Sounds like the paradoxes of my mind.
For some reason I continually will hold two contradicting ideas about deity in my mind accepting and rejecting them both in one huge mess of thought.
Then I end up debating myself for hours.

You're not alone.

Saralyn said...

I noticed that you've decided for God what languages God speaks.. that's interesting. :)

Diana Renae said...

Oh I have felt this way MANY times. And, I don't know exactly what your situation was, or really anything for that matter. However, in my life it seems that there isn't necessarily a particular lesson to be learned. Sometimes God tests and stretches us just to be tested and stretched. It doesn't seem fair at all, but you just have to endure believing there was a purpose for it and maybe eventually you'll understand.

I know it is never that easy, I hope that things turn up for you.

Krystal said...

I think it's silly trying to understand God, our minds aren't big enough. And you are not alone in not understanding all the time what he wants you to learn, but as long as we trust in him and try our best to follow where he leads we can't go wrong. We may not understand what we're supposed to learn today, tomorrow, next week, next month, next year or even next century, but we will understand one day. That's the beauty of it!

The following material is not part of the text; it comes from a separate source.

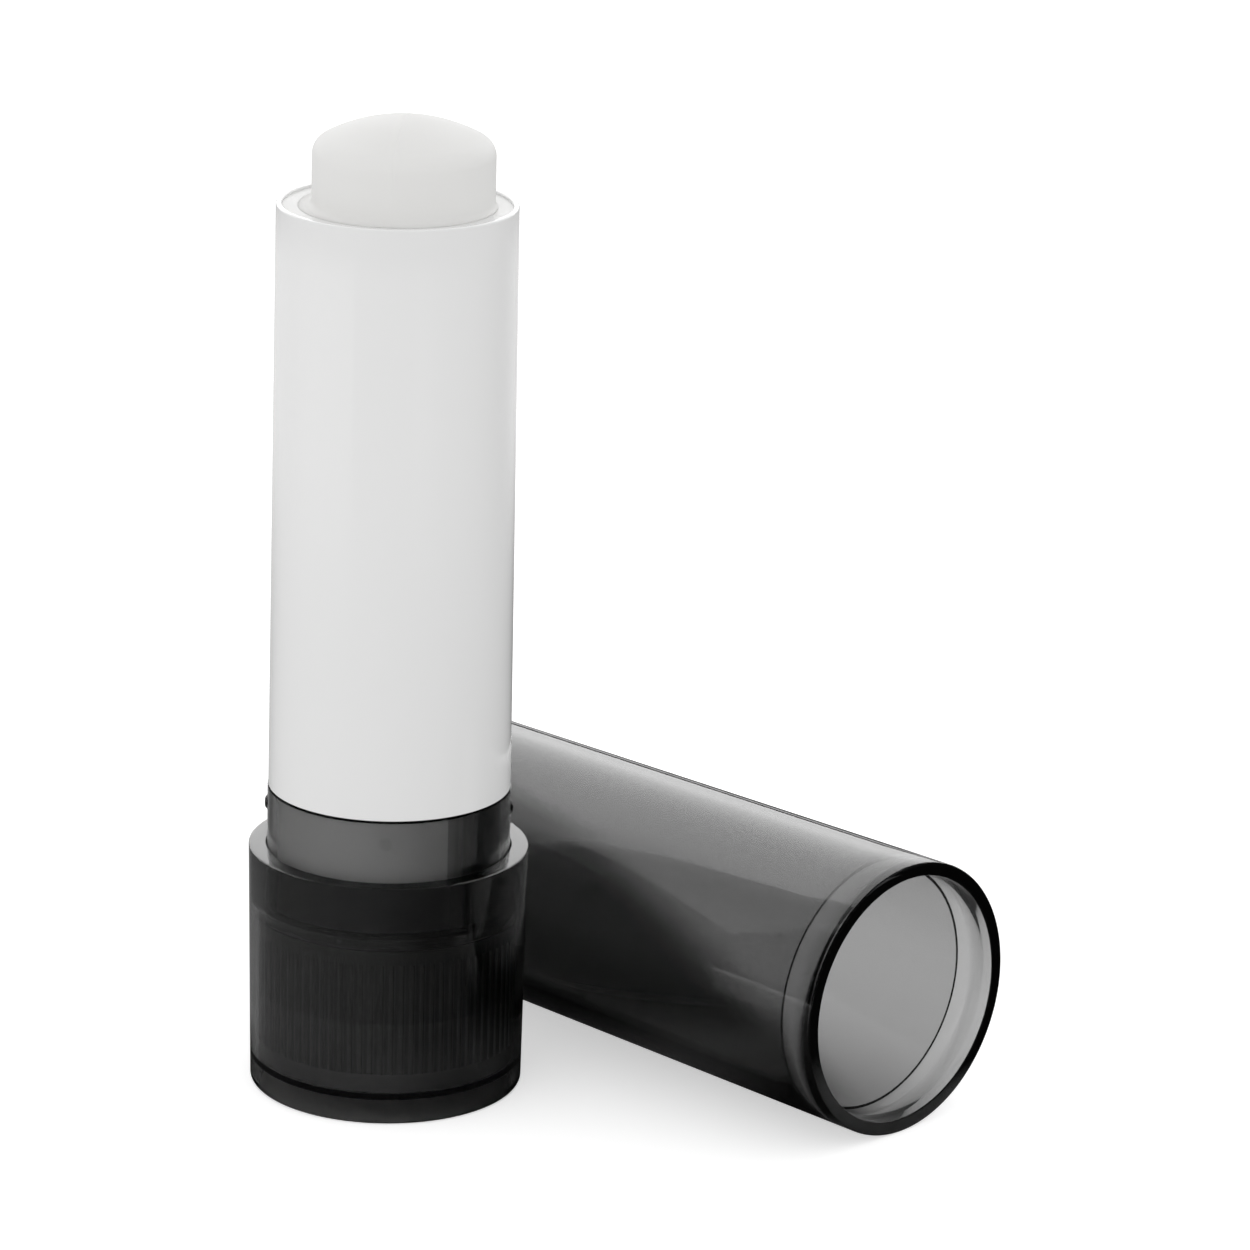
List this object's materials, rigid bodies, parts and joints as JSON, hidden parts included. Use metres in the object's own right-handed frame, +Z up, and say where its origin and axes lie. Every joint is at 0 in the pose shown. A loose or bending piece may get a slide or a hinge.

If we always understood everything we wouldn't need faith.
Keep plugging away! And don't get too discouraged, it'll all be ok in the end, if it's not ok it's not the end.

Krystal said...

Oh... and God can speak in American vernacular as you state it, but he doesn't :) And it's for our good. He has to let us screw up sometimes.

Logan Thomas said...

Thank you all. Some of you seem to think that by posting this I might be questioning my understanding of God or where my purpose lies in the vast scheme of things. But you are wrong, which is understandable because of my vagueness.

In this post I am merely questioning a particular incident. I am not discouraged.

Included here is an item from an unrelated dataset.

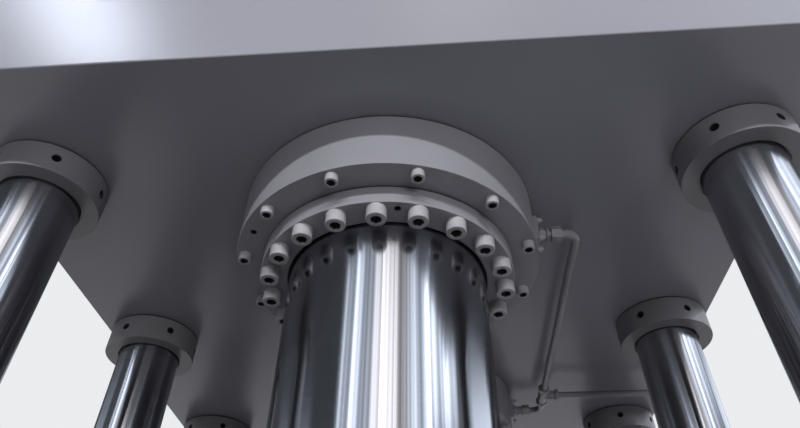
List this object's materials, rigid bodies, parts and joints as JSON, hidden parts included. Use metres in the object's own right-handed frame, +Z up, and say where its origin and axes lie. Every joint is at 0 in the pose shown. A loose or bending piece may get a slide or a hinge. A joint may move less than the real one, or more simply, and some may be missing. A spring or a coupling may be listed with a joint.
{
  "type": "hydraulic press",
  "caption": "Large column press: a crown with downstroke cylinders, a sliding platen guided on chromed columns, and a bed with a bolster plate.",
  "frame": {"origin": "on the floor, below the middle of the crown, at the centre of the bed's underside", "axes": "+Z up along the columns and the stroke, +X to the right, the front of the press faces -Y"},
  "size_m": [2.1, 2.2904, 4.085],
  "materials": {
    "frame_paint": "grey machine enamel, satin",
    "chrome": "ground and hard-chromed",
    "ground_steel": "ground flat",
    "bronze": "turned bearing bronze",
    "packing": "black seal rubber",
    "pipe_paint": "grey enamel over steel tube",
    "block_steel": "milled and phosphated"
  },
  "bodies": {
    "frame": {"bed": "frame_paint", "bolster": "ground_steel", "crown": "frame_paint", "column_front_left": "chrome", "column_front_right": "chrome", "column_middle_left": "chrome", "column_middle_right": "chrome", "column_rear_left": "chrome", "column_rear_right": "chrome", "inner_nut_front_left": "frame_paint", "inner_nut_front_right": "frame_paint", "inner_nut_middle_left": "frame_paint", "inner_nut_middle_right": "frame_paint", "inner_nut_rear_left": "frame_paint", "inner_nut_rear_right": "frame_paint", "top_nut_front_left": "frame_paint", "top_nut_front_right": "frame_paint", "top_nut_middle_left": "frame_paint", "top_nut_middle_right": "frame_paint", "top_nut_rear_left": "frame_paint", "top_nut_rear_right": "frame_paint", "foot_nut_front_left": "frame_paint", "foot_nut_front_right": "frame_paint", "foot_nut_middle_left": "frame_paint", "foot_nut_middle_right": "frame_paint", "foot_nut_rear_left": "frame_paint", "foot_nut_rear_right": "frame_paint", "cylinder_front": "frame_paint", "cylinder_rear": "frame_paint", "gland_front": "frame_paint", "gland_rear": "frame_paint", "ram_packing_front": "packing", "ram_packing_rear": "packing", "ring_nut_front": "frame_paint", "ring_nut_rear": "frame_paint", "barrel_head_front": "frame_paint", "barrel_head_rear": "frame_paint", "port_block_front": "frame_paint", "port_block_rear": "frame_paint", "rod_side_pipe_front": "pipe_paint", "rod_side_pipe_rear": "pipe_paint", "pipe_tee": "pipe_paint", "supply_pipe": "pipe_paint", "valve_block": "block_steel", "head_pipe_front": "pipe_paint", "head_pipe_rear": "pipe_paint"},
    "slide": {"slide": "frame_paint", "guide_bush_front_left": "bronze", "guide_bush_front_right": "bronze", "guide_bush_middle_left": "bronze", "guide_bush_middle_right": "bronze", "guide_bush_rear_left": "bronze", "guide_bush_rear_right": "bronze", "ram_front": "chrome", "ram_rear": "chrome", "ram_clamp_front_a": "frame_paint", "ram_clamp_front_b": "frame_paint", "ram_clamp_rear_a": "frame_paint", "ram_clamp_rear_b": "frame_paint"}
  },
  "joints": [
    {"name": "stroke", "type": "slide", "parent": "frame", "child": "slide", "axis": [0, 0, 1], "range_m": [-0.6, 0.44]}
  ]
}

Also, yes it is *possible* for God to speak in the American vernacular ( He can do anything, He is God). But He doesn't. God speaks what we know as the Adamic language. I didn't decide that, He did.

Jessica Grosland said...

I LOVE it when you wax philosophic in ambiguous terms. Then I get all worried about you and I don't even know what I'm worrying about you FOR or whether it's even WORTH worrying about. It's my favorite!

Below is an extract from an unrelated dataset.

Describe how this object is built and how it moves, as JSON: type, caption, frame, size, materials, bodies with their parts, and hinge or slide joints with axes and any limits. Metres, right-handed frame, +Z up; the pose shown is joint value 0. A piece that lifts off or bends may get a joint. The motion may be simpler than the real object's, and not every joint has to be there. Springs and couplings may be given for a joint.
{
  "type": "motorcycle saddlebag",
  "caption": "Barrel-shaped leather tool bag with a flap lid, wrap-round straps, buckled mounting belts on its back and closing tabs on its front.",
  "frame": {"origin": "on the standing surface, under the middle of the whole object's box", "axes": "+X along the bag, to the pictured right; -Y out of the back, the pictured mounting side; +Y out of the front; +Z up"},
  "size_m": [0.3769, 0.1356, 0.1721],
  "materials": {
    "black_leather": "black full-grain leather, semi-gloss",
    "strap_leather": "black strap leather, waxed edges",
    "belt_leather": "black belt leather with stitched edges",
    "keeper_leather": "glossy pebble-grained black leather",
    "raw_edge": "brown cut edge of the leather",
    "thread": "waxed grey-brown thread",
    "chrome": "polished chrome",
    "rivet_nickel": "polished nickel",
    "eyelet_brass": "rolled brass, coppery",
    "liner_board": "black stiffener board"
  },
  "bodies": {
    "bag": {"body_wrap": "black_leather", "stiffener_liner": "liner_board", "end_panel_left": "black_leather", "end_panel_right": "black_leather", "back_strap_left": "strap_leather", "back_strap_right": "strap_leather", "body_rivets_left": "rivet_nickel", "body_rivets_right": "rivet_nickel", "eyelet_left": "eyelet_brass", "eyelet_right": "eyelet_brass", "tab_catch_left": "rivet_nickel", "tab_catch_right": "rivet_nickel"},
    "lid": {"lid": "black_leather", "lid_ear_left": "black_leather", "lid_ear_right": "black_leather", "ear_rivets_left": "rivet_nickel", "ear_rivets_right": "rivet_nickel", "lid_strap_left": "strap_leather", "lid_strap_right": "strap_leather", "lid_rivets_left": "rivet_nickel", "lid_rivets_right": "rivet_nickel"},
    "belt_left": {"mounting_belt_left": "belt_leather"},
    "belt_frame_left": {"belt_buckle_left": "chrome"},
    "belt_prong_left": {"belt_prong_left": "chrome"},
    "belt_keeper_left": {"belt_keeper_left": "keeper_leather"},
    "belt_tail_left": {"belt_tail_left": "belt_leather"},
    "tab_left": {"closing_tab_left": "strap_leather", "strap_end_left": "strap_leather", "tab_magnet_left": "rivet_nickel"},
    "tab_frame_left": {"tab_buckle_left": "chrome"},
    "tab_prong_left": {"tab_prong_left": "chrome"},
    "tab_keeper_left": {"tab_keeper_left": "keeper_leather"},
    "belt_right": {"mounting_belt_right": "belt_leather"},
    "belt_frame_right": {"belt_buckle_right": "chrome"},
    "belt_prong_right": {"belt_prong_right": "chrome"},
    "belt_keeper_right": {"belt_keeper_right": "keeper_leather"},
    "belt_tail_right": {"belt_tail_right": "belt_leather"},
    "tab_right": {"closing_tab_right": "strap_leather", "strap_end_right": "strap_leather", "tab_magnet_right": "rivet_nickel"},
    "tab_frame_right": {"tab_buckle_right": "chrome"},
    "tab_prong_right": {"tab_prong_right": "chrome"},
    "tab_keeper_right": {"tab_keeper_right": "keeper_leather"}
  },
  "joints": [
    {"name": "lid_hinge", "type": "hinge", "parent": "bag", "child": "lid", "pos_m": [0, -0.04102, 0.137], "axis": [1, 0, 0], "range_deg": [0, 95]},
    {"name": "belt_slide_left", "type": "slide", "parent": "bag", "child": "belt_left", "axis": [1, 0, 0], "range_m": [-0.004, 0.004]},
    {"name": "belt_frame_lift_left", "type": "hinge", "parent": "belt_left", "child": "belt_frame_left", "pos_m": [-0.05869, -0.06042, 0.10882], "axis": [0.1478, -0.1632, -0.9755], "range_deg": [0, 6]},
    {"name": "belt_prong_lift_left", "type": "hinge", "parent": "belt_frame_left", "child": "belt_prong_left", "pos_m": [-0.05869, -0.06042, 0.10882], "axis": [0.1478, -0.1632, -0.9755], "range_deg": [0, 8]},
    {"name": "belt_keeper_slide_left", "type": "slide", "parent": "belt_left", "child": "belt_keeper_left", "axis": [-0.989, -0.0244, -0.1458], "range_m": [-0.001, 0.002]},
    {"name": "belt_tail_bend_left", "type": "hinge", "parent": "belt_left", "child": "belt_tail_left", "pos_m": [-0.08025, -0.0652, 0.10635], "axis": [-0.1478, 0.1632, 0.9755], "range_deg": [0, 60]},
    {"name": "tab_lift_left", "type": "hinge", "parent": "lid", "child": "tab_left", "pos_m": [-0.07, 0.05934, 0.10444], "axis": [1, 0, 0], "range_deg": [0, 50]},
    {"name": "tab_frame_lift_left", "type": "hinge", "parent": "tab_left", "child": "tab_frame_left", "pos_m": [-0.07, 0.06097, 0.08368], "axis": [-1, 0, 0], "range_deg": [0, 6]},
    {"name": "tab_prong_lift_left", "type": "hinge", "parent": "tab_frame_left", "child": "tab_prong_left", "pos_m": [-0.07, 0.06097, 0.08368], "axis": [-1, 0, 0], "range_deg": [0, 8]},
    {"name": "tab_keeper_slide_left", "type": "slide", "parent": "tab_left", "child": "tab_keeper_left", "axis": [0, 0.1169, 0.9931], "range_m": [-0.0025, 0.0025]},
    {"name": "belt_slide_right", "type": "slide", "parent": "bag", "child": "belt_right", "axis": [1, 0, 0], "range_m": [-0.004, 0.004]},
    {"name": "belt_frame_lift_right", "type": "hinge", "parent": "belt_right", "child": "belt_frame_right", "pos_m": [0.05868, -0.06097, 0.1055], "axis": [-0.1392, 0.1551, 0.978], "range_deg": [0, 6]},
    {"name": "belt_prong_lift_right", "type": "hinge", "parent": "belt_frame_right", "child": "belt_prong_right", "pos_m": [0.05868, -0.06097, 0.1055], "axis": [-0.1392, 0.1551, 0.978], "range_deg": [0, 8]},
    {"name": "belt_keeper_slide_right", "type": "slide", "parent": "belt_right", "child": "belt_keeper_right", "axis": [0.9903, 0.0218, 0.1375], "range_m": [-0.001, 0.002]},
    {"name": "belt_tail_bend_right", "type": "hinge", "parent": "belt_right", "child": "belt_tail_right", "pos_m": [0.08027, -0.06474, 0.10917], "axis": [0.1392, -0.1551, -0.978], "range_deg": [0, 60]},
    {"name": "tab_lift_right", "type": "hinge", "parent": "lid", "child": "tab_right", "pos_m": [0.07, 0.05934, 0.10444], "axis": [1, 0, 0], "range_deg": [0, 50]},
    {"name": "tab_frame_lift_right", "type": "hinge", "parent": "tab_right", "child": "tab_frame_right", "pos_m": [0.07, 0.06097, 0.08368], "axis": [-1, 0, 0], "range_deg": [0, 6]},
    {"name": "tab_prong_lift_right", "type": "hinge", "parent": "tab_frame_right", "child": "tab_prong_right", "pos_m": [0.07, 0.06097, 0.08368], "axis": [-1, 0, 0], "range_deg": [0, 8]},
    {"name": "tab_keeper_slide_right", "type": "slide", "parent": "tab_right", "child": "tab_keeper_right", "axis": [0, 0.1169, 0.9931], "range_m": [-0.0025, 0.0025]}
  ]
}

...In case you were wondering, yes, that was sarcasm. But I suppose I deserve it. Not that I ever wax philosophic in ambiguous terms. Ever.

Me Right Now said...

Isn't it possible that God isn't directing whatever is happening and it's just a natural outcome of many decisions made by many people (or even just you)? Not every enigma is a lesson from God -- sometimes it's just part of life. Mabye you are over thinking things.

Anonymous said...

Logan, I've decided that I don't see you nearly enough. But we are going to have lots of fun on choir tour. This year, you better be on my bus. :)
Everyone has taken what I wanted to say. I wish I could understand more of what you mean, the ambiguity is slightly misleading, but I've decided, and I'm absolutely positive about one thing. Everyone gets a happily ever after. This might not be what you want, but I'm sure of this. Right now you might be stuck alone in the middle of the forest, or fighting an enormous dragon, but absolutely every story ends in happily ever after. Every one. Think about that.

Logan Thomas said...

Me Right Now,
Thanks for posting, but I'd like to know who you are.
And I understand what you are saying. I'm not one of those "everything happens for a reason" people that thinks absolutely everything is pre-planned by God.

Taylor,
I know! I hardly ever see you! But tour will be great, and I think Eric is in charge of bus seating, so our bus will be the best!

Haley said...

Logan-

I know you'll figure whatever it is causing you grief, though none of us much know what is going on. I wish you the best of luck!

Krystal-
I am very much impressed by you. I don't know if you recall, but I was in your Early Morning Seminary class with Brother Laing two years ago. I recal being very impressed with you then as well.
Thank you for your comment. You hit the nail right on the head, and I couldn't have said it better.

Taylor-
I agree with you as well, cutie! Sometimes I wonder where the Lord is going with something, why I have to stuggle with issues that I re-hash again and again. Or a particular trial or challenge that had managed to catch me off guard.

But then I remember that because He loves me, He would not have me go through something that I could not handle with His help.
And because He loves His children, there will always be a happy ending, as long as we are willing walk with Him and find it! :)

Evan said...

"What the [expletive], Saralyn? Did you actually read the blogpost? Or did you just use it as an excuse to fill up space with your overly verbose "wisdom"?